The company’s investment in its own local presence is backed up by a slew of orders for grid reinforcement projects. In August it won a $28-million order from Power Grid Corporation of India Limited (PGCIL), for a 400 kV gas insulated switchgear (GIS) substation to strengthen the power transmission network in the country’s western grid. The substation will be located in Navsari, in the western Indian state of Gujarat.scheduled for completion in 2011. And it has just won an order worth $18 million from PGCIL for 765 kV power transformers, part of India’s plans to develop an ultra-high voltage network, and they will be installed at Power Grid’s Satna substation in the central Indian state of Madhya Pradesh. They will be a part of the infrastructure for transmitting power from the planned 3960 MW Sasan ultra-mega power plant. ABB will be responsible for the design, supply, erection, and commissioning of the 333 MVA, 765 kV single-phase autotransformers. Four of the units will be made in Switzerland and the rest will be manufactured at the company’s Vadodara facility in Gujarat, western India. PGCIL is India’s central power transmission utility, and is presently implementing an ambitious programme of grid expansion and modernisation aimed at integrating an additional 37 GW of power to facilitate inter-regional transmission of electricity.
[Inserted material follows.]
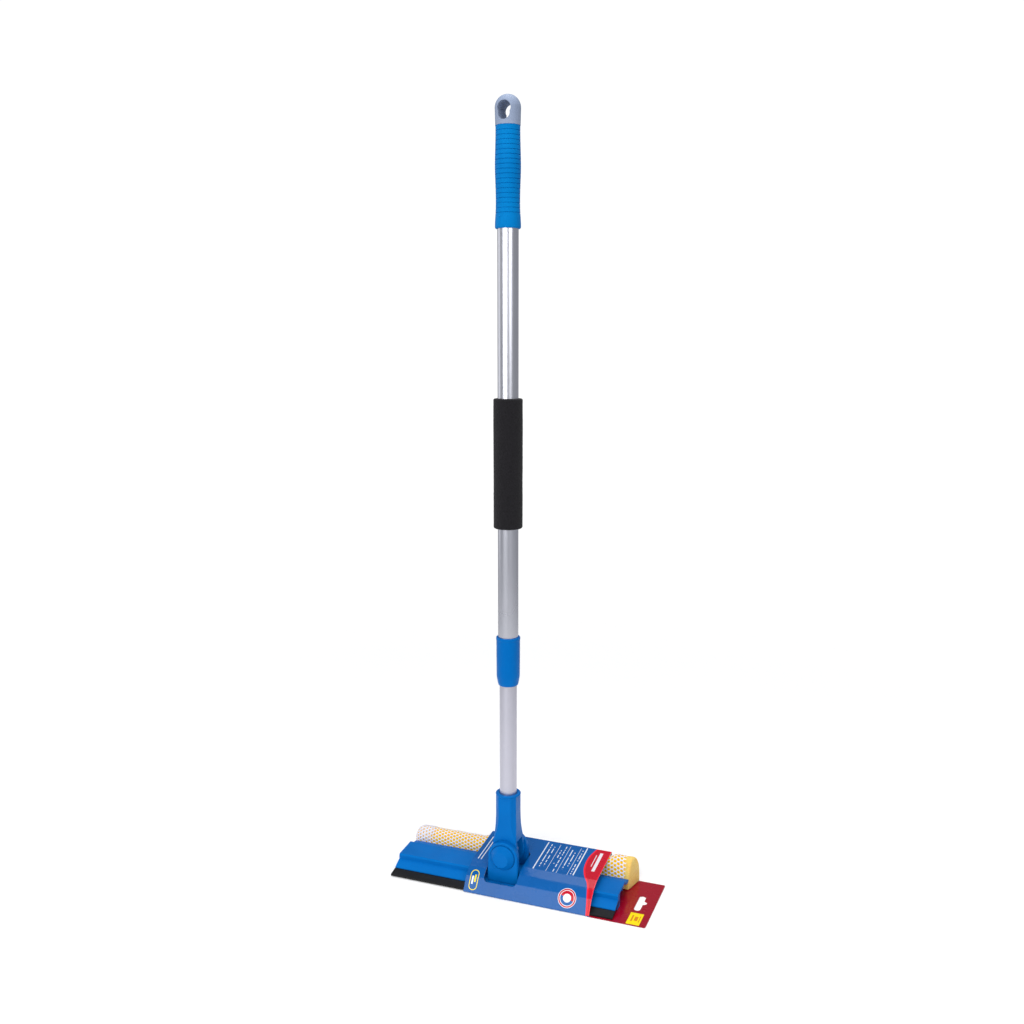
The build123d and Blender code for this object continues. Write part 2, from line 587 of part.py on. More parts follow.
# Handle grip: a hand-shaped sleeve with rib grooves above a plain flared end.
GRIP_STATIONS = [
    (12.75, GRIP_Z[0] + 1.2), (12.7, 690.0), (12.1, 700.0), (11.85, 712.0), (12.2, 727.0),
    (12.65, 741.0), (12.4, 757.0), (12.05, 770.0), (12.0, GRIP_Z[1]),
]
GRIP_BORE = 10.6
side = Spline(*GRIP_STATIONS)
foot = Polyline(
    GRIP_STATIONS[0], (12.1, GRIP_Z[0]), (GRIP_BORE, GRIP_Z[0]), (GRIP_BORE, GRIP_Z[1]),
    GRIP_STATIONS[-1],
)
grip = revolve(Plane.XZ * make_face(side + foot), Axis.Z)
GROOVE_DEPTH = 0.45
GROOVE_WIDTH = 1.3


def grip_radius(z):
    """Radius of the grip's side at height z, between its stations."""
    for (r0, z0), (r1, z1) in zip(GRIP_STATIONS[:-1], GRIP_STATIONS[1:]):
        if z0 <= z <= z1:
            return r0 + (r1 - r0) * (z - z0) / (z1 - z0)
    return GRIP_STATIONS[-1][0]


for k in range(RIBS):
    z = RIB_TOP_Z - k * RIB_PITCH
    r = grip_radius(z)
    grip -= lathe([
        (r - GROOVE_DEPTH, z - 0.2), (r + 0.6, z - GROOVE_WIDTH / 2),
        (r + 0.6, z + GROOVE_WIDTH / 2), (r - GROOVE_DEPTH, z + 0.2),
    ])
# Moulding-gate nub low on the front.
NUB_ANGLE = math.radians(-109)
NUB_Z = 695.6
NUB_R = 0.9
nub_r = grip_radius(NUB_Z)
grip += Pos(nub_r * math.cos(NUB_ANGLE), nub_r * math.sin(NUB_ANGLE), NUB_Z) * Sphere(NUB_R)
grip -= rod_z(GRIP_BORE, GRIP_Z[0] - PAST, GRIP_Z[1] + PAST)
write("handle_grip", grip)

# Hanging cap: a bullet-shaped end with an egg-shaped hole from front to back and a plug below.
DOME_Z = TOTAL_HEIGHT - CAP_R + 0.2
DIAGONAL = math.sin(math.radians(45))
cap_side = Polyline((0, GRIP_Z[1]), (12.25, GRIP_Z[1]), (CAP_R, DOME_Z))
dome = ThreePointArc(
    (CAP_R, DOME_Z),
    (CAP_R * DIAGONAL, DOME_Z + (TOTAL_HEIGHT - DOME_Z) * DIAGONAL),
    (0, TOTAL_HEIGHT),
)
cap_outline = cap_side + dome + Line((0, TOTAL_HEIGHT), (0, GRIP_Z[1]))
cap = revolve(Plane.XZ * make_face(cap_outline), Axis.Z)
HOLE_TOP = (6.7, 796.0)    # radius and height of the hole's upper end
HOLE_LOW = (5.9, 791.0)
through_cap = (-CAP_R - PAST, CAP_R + PAST)
hole = rod_y(HOLE_TOP[0], *through_cap, x=0.2, z=HOLE_TOP[1])
hole += rod_y(HOLE_LOW[0], *through_cap, x=0.1, z=HOLE_LOW[1])
cap -= hole
PLUG_R = UPPER_TUBE_R - TUBE_WALL - 0.02
cap += rod_z(UPPER_TUBE_R, UPPER_TUBE_Z[1] + 0.1, GRIP_Z[1])
PLUG_LOW_Z = 746.0
PLUG_FLUTE_HALF = 1.5
flute = block(-PLUG_FLUTE_HALF, PLUG_FLUTE_HALF, 4.0, 12.0, PLUG_LOW_Z - PAST, 771.0)
plug = rod_z(PLUG_R, PLUG_LOW_Z, UPPER_TUBE_Z[1] + 0.2)
for angle in (0, 90, 180, 270):
    plug -= Rot(0, 0, angle) * flute
cap += plug
write("hanging_cap", cap)
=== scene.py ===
import json
import math

import bmesh
import bpy
import numpy as np
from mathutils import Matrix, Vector, noise


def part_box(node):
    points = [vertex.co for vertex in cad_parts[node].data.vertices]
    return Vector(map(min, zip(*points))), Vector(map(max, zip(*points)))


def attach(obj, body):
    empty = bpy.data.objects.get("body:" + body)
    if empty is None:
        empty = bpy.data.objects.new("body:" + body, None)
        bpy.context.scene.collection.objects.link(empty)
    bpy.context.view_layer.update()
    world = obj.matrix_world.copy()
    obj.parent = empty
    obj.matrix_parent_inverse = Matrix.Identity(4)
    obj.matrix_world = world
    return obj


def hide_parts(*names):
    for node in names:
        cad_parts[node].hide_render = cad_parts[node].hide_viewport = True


# A telescopic window washer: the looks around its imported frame. Metres, +Z up the pole.

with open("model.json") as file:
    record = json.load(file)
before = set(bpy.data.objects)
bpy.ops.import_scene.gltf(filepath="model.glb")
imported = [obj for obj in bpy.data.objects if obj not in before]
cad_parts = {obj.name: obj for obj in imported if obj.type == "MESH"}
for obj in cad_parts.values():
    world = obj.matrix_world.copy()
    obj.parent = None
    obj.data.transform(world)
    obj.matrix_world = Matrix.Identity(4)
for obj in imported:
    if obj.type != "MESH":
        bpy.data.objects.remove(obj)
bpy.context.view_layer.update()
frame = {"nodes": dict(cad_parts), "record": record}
NODES = frame["nodes"]
MM = 0.001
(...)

ABB has already made a significant contribution to India’s development of a UHV network, having supplied 765 kV transformers to Power Grid’s Seoni project and National Thermal Power Corporation’s Sipat project. ABB is currently executing turnkey solutions for Power Grid’s 765/400 kV Bilaspur, Agra, Wardha and Seoni substations. And in December it won an order worth $115 million from Bangalore Metro Rail Corp to provide power solutions for the first phase of the Bangalore mass rapid transport system (MRTS), which comprises two main lines covering 42 km of track, about one-fifth of it underground, and serving 41 stations. ABB will design, supply, install and commission four distribution substations, each rated at 66/33 kV, as well as the auxiliary and traction substations.